Cousin Pat from Georgia said...

I've done my best to explain this in cold economics and reality, for I need no emotional or envious responses to jutify my thinking. We have no way to know the exact monetary value of every little bit of our society's dynamic social and physical infrastructure which is ever-changing, so we are left with oversimplifications and assumptions.

One of the most accurate and workable taxation systems to date that reflects this reality is the progressive income tax. I accept that it is not the most efficient system or the most optimal solution. I accept there may be alternatives (though I haven't heard any I think would work in a realistic scope).

But it is not class warfare. If we were engaged in class warfare, this nation wouldn't have the dynamic economy it currently does.

Dante said...

"I've done my best to explain this in cold economics and reality, for I need no emotional or envious responses to jutify my thinking."

No, you've merely explained what you think based on what seems right with no proof whatsoever that it is right. That's far from economics or reality. It's the very same visceral reaction you get so angry with the other side of the political isle using.

Cousin Pat from Georgia said...

Yeah, I just make this stuff up as I go along. Didn't I already say that?

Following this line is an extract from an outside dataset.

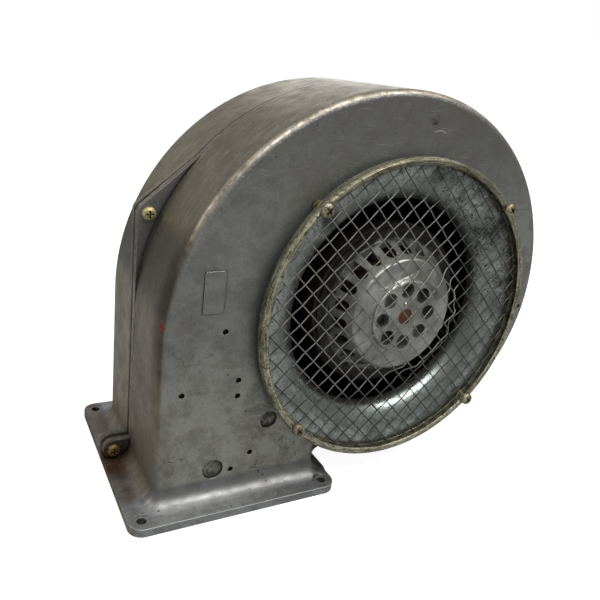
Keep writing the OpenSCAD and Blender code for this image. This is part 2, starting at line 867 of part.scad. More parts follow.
module shaft() {
    color([0.48, 0.40, 0.34])
        on_axis()
            rotate_extrude()
                polygon([[0, shaft_end_h], [shaft_d / 2 - groove_deep, shaft_end_h],
                         [shaft_d / 2, shaft_end_h + groove_deep], [shaft_d / 2, clip_h],
                         [shaft_d / 2 - groove_deep, clip_h],
                         [shaft_d / 2 - groove_deep, clip_h + clip_t],
                         [shaft_d / 2, clip_h + clip_t], [shaft_d / 2, boss_h - groove_deep],
                         [shaft_d / 2 - groove_deep, boss_h], [0, boss_h]]);
}

// Domed rivet that balances the rotor, on the boss between the shaft and the holes
rivet_r = 1.8;
rivet_a = 101;

module balance_rivet() {
    color([0.85, 0.85, 0.82])
        on_axis()
            rotate([0, 0, rivet_a])
                translate([(boss_hole_r - boss_hole_d / 2 + shaft_d / 2) / 2, 0, boss_h])
                    rotate_extrude()
                        polygon(concat([[0, 0]], arc_pts([0, 0], rivet_r, 0, 90, 5)));
}

// Thickness of a bearing ring and depth of its seal, as shares of its section and width
bearing_ring_share = 0.28;
seal_share = 0.08;

// A sealed ball bearing: two rings with a shallow seal between them
module bearing(h) {
    out_r = bearing_d / 2;
    in_r = shaft_d / 2 + running_gap;
    ring_t = (out_r - in_r) * bearing_ring_share;
    seal_deep = bearing_w * seal_share;
    color([0.70, 0.70, 0.72])
        on_axis(h)
            rotate_extrude()
                polygon([[in_r, 0], [in_r + ring_t, 0], [in_r + ring_t, seal_deep],
                         [out_r - ring_t, seal_deep], [out_r - ring_t, 0], [out_r, 0],
                         [out_r, bearing_w], [out_r - ring_t, bearing_w],
                         [out_r - ring_t, bearing_w - seal_deep],
                         [in_r + ring_t, bearing_w - seal_deep], [in_r + ring_t, bearing_w],
                         [in_r, bearing_w]]);
}

module front_bearing() {
    bearing(front_bearing_h);
}

module rear_bearing() {
    bearing(rear_bearing_h);
}

// Wave spring between the rear bearing's outer ring and the shoulder of the tube
spring_t = 2;

module preload_spring() {
    color([0.55, 0.55, 0.58])
        on_axis()
            tube(bearing_d / 2 - bite, bearing_d / 2 - 2 * spring_t,
                 rear_bearing_h + bearing_w, rear_bearing_h + bearing_w + spring_t);
}

module retaining_ring() {
    color([0.30, 0.30, 0.32])
        on_axis()
            difference() {
                tube(shaft_d / 2 + 2 * clip_t, shaft_d / 2 - groove_deep, clip_h, clip_h + clip_t);
                translate([0, -clip_t, clip_h - over])
                    cube([shaft_d, 2 * clip_t, clip_t + 2 * over]);
            }
}

// Stator: a slotted core on the bearing tube, with winding crowns at both ends
stator_r = core_in_r - air_gap;
stator_slots = 18;
slot_mouth = 3;
yoke_t = 9;
yoke_r = tube_r + yoke_t;
crown_len = 8;

module stator_core() {
    color([0.45, 0.45, 0.47])
        on_axis(core_h0)
            linear_extrude(core_len)
                difference() {
                    circle(stator_r);
                    circle(tube_r);
                    ring_of(stator_slots)
                        translate([yoke_r, -slot_mouth / 2])
                            square([stator_r, slot_mouth]);
                }
}

module stator_windings() {
    crown_out = stator_r - 3 * slot_mouth;
    crown_r = crown_len / 3;
    color([0.60, 0.35, 0.18])
        on_axis()
            for (h = [core_h0 - crown_len, core_h1])
                translate([0, 0, h])
                    rotate_extrude()
                        polygon(concat(arc_pts([yoke_r + crown_r, crown_r], crown_r, 180, 270, 4),
                                       arc_pts([crown_out - crown_r, crown_r], crown_r, 270, 360, 4),
                                       arc_pts([crown_out - crown_r, crown_len - crown_r],
                                               crown_r, 0, 90, 4),
                                       arc_pts([yoke_r + crown_r, crown_len - crown_r],
                                               crown_r, 90, 180, 4)));
}

// Motor flange with its bearing tube: a stepped bore holds both bearings
tube_foot_t = 3;
neck_foot_t = 8;
neck_flare = 12;
neck_len = 16;
flange_edge_t = 1;
shelf_w = 3;
gland_r = 6;
gland_wall = 2.5;
gland_place_r = rear_opening_r - 2 * gland_r;

module motor_flange() {
    bore_r = bearing_d / 2;
    inner_r = bore_r - shelf_w;
    flange_neck_r = tube_r + neck_foot_t;
    foot_h = core_h0 - crown_len - tube_foot_t;
    base_h = motor_seat_h;
    top_h = front_bearing_h + bearing_w;
    shelf_h = rear_bearing_h + bearing_w + spring_t;
    color([0.63, 0.63, 0.62])
        on_axis()
            difference() {
                rotate_extrude()
                    polygon([[bore_r, base_h - motor_flange_t],
                             [motor_flange_r - flange_edge_t, base_h - motor_flange_t],
                             [motor_flange_r, base_h - motor_flange_t + flange_edge_t],
                             [motor_flange_r, base_h],
                             [rear_opening_r - bite, base_h],
                             [rear_opening_r - bite, base_h + 2 * rear_ring_t],
                             [flange_neck_r + neck_flare, base_h + 2 * rear_ring_t],
                             [flange_neck_r, base_h + neck_len],
                             [tube_r + tube_foot_t, foot_h],
                             [tube_r + tube_foot_t, core_h0],
                             [tube_r, core_h0],
                             [tube_r, top_h], [bore_r, top_h],
                             [bore_r, front_bearing_h], [inner_r, front_bearing_h],
                             [inner_r, shelf_h], [bore_r, shelf_h]]);
                ring_of(motor_screw_count, 45)
                    translate([motor_screw_r, 0, base_h - motor_flange_t - over])
                        cylinder(d = motor_screw_d + shank_gap, h = motor_flange_t + 2 * over);
                rotate([0, 0, -90])
                    translate([gland_place_r, 0, base_h - motor_flange_t - over])
                        cylinder(r = gland_r, h = motor_flange_t + 3 * rear_ring_t + over);
            }
}

module motor_screws() {
    color([0.74, 0.74, 0.72])
        on_axis(motor_seat_h - motor_flange_t)
            ring_of(motor_screw_count, 45)
                translate([motor_screw_r, 0, 0])
                    mirror([0, 0, 1])
                        pan_screw(motor_screw_d, head_d, head_h, motor_flange_t + boss_len);
}

// Rubber grommet in the wire hole of the motor flange
module wire_grommet() {
    bore_r = gland_r - gland_wall;
    lip_t = rear_ring_t;
    top = motor_seat_h + 2 * rear_ring_t;
    low = motor_seat_h - motor_flange_t;
    color([0.08, 0.08, 0.08])
        on_axis()
            rotate([0, 0, -90])
                translate([gland_place_r, 0, 0])
                    rotate_extrude()
                        polygon([[bore_r, low - lip_t], [gland_r + lip_t, low - lip_t],
                                 [gland_r + lip_t, low], [gland_r, low], [gland_r, top],
                                 [gland_r + lip_t, top], [gland_r + lip_t / 2, top + lip_t],
                                 [bore_r, top + lip_t]]);
}

front_housing();
rear_housing();
seam_screws();
inlet_nozzle();
guard_rim();
guard_mesh();
guard_screws();
guard_spacers();
impeller_blades();
impeller_ring();
impeller_backplate();
wheel_clamp_ring();
wheel_screws();
rotor_hub();
rotor_core();
rotor_end_ring();
shaft();
balance_rivet();
front_bearing();
rear_bearing();
preload_spring();
retaining_ring();
stator_core();
stator_windings();
motor_flange();
motor_screws();
wire_grommet();
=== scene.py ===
"""Dresses a centrifugal blower: its castings, inlet nozzle, wire guard, hub, wheel and motor."""

import json
import math

import bmesh
import bpy
from bpy.props import (
    FloatProperty,
    FloatVectorProperty,
    IntProperty,
    PointerProperty,
)
from mathutils import Matrix, Vector

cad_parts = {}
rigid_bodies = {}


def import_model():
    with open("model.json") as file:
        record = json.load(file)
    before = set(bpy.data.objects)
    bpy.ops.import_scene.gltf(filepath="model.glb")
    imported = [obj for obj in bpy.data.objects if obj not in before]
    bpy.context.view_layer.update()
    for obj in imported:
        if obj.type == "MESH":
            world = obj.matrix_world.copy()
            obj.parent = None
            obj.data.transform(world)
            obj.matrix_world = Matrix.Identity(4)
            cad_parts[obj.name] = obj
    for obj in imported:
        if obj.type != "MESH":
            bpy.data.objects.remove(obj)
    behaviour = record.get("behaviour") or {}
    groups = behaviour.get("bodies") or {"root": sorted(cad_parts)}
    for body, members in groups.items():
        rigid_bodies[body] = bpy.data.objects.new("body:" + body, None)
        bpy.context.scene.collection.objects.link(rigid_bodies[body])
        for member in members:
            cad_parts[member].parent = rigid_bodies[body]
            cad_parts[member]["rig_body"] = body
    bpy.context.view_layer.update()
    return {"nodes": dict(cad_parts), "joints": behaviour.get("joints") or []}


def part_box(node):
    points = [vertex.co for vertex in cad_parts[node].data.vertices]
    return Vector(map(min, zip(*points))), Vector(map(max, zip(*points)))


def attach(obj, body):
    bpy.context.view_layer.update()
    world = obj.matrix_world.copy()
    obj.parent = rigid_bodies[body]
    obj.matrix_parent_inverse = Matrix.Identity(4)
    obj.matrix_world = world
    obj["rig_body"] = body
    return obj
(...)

It comes from years and years of reading about it, following arguments and counterarguments. And observing how the real world works. I don't need tremendous study to make these observations, because I'm not proposing anything radical - I'm explaining a system that already works for us. Someone already did the legwork and I don't have to.

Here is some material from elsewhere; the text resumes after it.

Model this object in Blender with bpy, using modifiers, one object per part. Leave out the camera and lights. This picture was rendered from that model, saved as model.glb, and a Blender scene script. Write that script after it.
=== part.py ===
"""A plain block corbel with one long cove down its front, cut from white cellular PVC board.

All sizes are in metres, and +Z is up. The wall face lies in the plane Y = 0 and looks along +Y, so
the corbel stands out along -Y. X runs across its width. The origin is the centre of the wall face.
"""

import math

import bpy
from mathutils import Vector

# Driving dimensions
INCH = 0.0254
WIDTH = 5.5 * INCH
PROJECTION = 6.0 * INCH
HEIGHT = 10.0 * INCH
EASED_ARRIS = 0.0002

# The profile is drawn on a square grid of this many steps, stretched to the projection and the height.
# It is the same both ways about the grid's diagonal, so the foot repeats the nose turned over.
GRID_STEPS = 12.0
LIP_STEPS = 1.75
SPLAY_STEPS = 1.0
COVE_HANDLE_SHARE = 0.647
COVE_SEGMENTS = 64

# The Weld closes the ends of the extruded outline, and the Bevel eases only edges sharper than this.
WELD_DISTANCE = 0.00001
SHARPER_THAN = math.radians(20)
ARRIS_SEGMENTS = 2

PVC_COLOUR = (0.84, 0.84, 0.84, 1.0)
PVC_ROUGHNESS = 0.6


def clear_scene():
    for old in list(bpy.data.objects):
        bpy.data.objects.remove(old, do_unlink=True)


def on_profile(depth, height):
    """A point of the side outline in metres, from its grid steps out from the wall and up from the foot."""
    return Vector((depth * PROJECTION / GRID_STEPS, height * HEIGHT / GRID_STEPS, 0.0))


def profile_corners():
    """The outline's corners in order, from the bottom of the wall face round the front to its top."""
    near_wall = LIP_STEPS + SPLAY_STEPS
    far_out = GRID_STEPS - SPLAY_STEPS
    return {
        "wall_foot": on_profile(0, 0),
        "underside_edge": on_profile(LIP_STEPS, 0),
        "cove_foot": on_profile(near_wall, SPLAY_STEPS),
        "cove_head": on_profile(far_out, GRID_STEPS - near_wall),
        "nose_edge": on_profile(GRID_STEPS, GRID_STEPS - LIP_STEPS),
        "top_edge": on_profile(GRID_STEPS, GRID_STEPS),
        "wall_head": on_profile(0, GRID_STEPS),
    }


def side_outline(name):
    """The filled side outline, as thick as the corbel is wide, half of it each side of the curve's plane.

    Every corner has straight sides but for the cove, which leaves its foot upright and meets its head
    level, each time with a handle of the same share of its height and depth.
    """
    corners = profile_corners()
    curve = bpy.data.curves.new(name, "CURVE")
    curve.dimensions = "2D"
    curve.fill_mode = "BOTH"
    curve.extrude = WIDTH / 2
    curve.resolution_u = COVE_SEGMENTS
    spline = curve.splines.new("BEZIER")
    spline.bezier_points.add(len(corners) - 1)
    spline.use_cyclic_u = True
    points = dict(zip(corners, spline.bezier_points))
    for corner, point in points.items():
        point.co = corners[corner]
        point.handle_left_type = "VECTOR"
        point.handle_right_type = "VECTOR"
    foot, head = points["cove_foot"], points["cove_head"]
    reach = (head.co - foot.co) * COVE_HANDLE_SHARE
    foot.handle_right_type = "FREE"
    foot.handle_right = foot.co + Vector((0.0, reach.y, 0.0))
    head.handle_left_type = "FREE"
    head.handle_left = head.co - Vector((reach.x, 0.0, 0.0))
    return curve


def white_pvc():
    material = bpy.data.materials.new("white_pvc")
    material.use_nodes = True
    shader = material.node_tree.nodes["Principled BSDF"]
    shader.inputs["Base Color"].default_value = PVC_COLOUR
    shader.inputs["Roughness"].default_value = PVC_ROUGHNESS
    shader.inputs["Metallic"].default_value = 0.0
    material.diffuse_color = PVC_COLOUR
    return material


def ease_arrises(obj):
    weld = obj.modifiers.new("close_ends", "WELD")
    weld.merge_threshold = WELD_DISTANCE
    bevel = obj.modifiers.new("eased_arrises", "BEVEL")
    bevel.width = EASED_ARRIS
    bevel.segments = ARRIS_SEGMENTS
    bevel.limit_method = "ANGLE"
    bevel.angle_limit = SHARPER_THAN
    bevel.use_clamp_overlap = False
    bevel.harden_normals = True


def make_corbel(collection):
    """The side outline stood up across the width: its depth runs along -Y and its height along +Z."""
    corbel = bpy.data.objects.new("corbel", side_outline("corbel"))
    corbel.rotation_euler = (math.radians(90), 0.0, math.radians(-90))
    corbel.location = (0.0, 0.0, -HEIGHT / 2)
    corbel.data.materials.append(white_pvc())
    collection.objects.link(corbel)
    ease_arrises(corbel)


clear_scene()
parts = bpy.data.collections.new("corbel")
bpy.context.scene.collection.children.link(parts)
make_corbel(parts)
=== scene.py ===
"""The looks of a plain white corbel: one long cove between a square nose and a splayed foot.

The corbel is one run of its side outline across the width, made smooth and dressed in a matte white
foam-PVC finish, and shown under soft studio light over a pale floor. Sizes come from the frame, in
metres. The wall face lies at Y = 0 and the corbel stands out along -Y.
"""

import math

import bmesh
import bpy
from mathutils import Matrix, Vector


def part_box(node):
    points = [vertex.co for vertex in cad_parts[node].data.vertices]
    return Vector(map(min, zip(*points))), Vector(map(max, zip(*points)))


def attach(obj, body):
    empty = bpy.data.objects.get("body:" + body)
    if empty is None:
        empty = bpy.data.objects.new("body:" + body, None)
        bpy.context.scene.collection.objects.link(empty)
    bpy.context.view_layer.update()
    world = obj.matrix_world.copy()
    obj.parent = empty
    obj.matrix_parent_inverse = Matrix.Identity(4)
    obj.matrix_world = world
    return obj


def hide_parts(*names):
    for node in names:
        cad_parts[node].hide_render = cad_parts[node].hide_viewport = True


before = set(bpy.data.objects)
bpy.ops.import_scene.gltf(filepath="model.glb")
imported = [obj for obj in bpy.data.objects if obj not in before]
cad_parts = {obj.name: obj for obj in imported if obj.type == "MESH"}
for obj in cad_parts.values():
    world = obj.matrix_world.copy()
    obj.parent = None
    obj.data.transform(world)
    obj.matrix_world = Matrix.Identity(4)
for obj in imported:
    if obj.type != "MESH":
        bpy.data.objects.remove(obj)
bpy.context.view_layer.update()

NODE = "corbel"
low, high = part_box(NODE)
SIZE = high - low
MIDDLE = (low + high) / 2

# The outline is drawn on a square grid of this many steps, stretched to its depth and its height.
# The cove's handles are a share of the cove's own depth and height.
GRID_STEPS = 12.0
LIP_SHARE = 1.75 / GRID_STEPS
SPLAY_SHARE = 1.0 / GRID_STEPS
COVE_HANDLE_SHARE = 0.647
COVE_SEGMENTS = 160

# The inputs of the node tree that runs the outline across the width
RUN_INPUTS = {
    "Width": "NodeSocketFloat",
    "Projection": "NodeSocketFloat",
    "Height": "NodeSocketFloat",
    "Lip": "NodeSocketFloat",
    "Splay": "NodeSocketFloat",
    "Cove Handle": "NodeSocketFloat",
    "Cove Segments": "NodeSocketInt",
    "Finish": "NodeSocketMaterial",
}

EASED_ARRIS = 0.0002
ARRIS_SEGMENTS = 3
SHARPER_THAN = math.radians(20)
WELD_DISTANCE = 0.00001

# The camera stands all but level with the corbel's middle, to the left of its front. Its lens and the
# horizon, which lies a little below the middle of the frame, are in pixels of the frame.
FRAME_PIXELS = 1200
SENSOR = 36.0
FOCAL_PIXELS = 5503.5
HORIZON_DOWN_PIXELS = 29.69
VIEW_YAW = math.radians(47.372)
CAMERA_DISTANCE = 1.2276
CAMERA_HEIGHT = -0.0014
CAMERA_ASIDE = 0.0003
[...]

That's a lot different from the "other side" proposing we change things based on nothing more than falsehoods and utopian fantasy, proposing we return to policies associated with eras of less prosperity.

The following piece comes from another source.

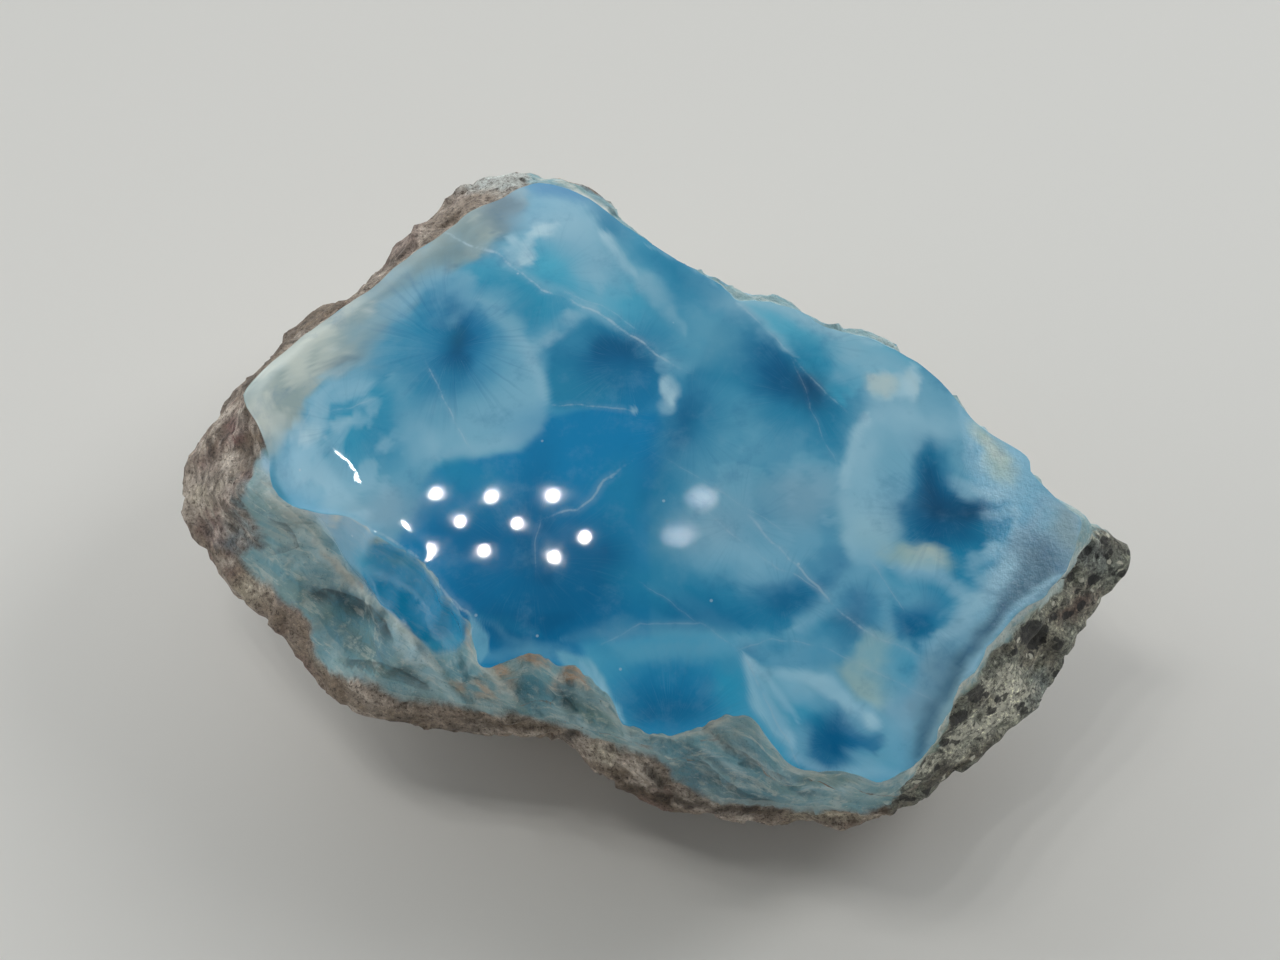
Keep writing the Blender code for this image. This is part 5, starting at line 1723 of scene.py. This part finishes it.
class Nodes:
    """Short calls for building a material."""

    def __init__(self, material):
        material.use_nodes = True
        self.tree = material.node_tree
        self.surface = self.tree.nodes.get("Principled BSDF")

    def add(self, kind, inputs=None, **settings):
        node = self.tree.nodes.new("ShaderNode" + kind)
        for name, value in settings.items():
            setattr(node, name, value)
        for name, value in (inputs or {}).items():
            self.feed(node.inputs[name], value)
        return node

    def feed(self, socket, value):
        if isinstance(value, bpy.types.NodeSocket):
            self.tree.links.new(value, socket)
        else:
            socket.default_value = value

    def stored(self, name, output="Fac"):
        return self.add("Attribute", attribute_name=name).outputs[output]

    def math(self, operation, a, b=0.0, clamp=False):
        node = self.add("Math", operation=operation, use_clamp=clamp)
        self.feed(node.inputs[0], a)
        self.feed(node.inputs[1], b)
        return node.outputs[0]

    def times(self, a, b, clamp=False):
        return self.math("MULTIPLY", a, b, clamp)

    def spread(self, value, low, high, to_low=0.0, to_high=1.0):
        """Maps low to high smoothly onto another range."""
        node = self.add("MapRange", interpolation_type="SMOOTHSTEP")
        for socket, number in zip(node.inputs, (value, low, high, to_low, to_high)):
            self.feed(socket, number)
        return node.outputs[0]

    def blend(self, share, a, b, mode="MIX"):
        node = self.add("Mix", data_type="RGBA", blend_type=mode, clamp_factor=True)
        self.feed(node.inputs["Factor"], share)
        self.feed(node.inputs[6], a)
        self.feed(node.inputs[7], b)
        return node.outputs[2]

    def noise(self, place, scale, detail, roughness):
        inputs = {"Vector": place, "Scale": scale, "Detail": detail, "Roughness": roughness}
        return self.add("TexNoise", inputs).outputs["Fac"]

    def spots(self, place, scale):
        """Distance to the nearest of scattered spots, and a colour of that spot's own."""
        outputs = self.add("TexVoronoi", {"Vector": place, "Scale": scale}).outputs
        return outputs["Distance"], outputs["Color"]

    def brightness(self, color):
        return self.add("RGBToBW", {"Color": color}).outputs[0]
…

Wealthy people's wealth came from somewhere, just as it is sustained somehow. Someone had to work to create it, someone had to work to maintain it, and someone had to work to expand it. But lets not act like their position isn't made stronger by the system we currently have in place.

There were wealthy folks before progressive taxes were introduced, there were wealthy folks around when top marginal tax rates were up around 90%, there are wealthy folks around when the tax rates go down. Through all economies and all world events, they kept investing, kept earning and kept maintaining. Our system is set up to encourage that sort of thing by rewarding it.

Folks in areas with better infrastructure and more economic dynamism enjoy more dynamic growth of wealth than those living in areas of failing infrastructure and less economic dynamism. Progress prone communities tend to progress. The sun rises in an easterly direction and sets in a westerly direction. I don't need start charts to prove that.

Folks in areas with greater stability and economic liberty end up investing more and risking less to develop more markets in those areas, thus creating more wealth.

Do the wealthy not benefit from common public investments? Do they not benefit proportionately more than someone in my situation, or someone not lucky enough to be in my situation?

Build a road, and I can drive on it. But someone with wealth can invest in businesses at either end, and transportation in-between. We both paid for it, and we both use it. I use it to maintain my wealth, driving to work. But someone with wealth uses it to create more wealth. They get proportionately and demonstrably more out of that common investment. That ain't rocket surgery.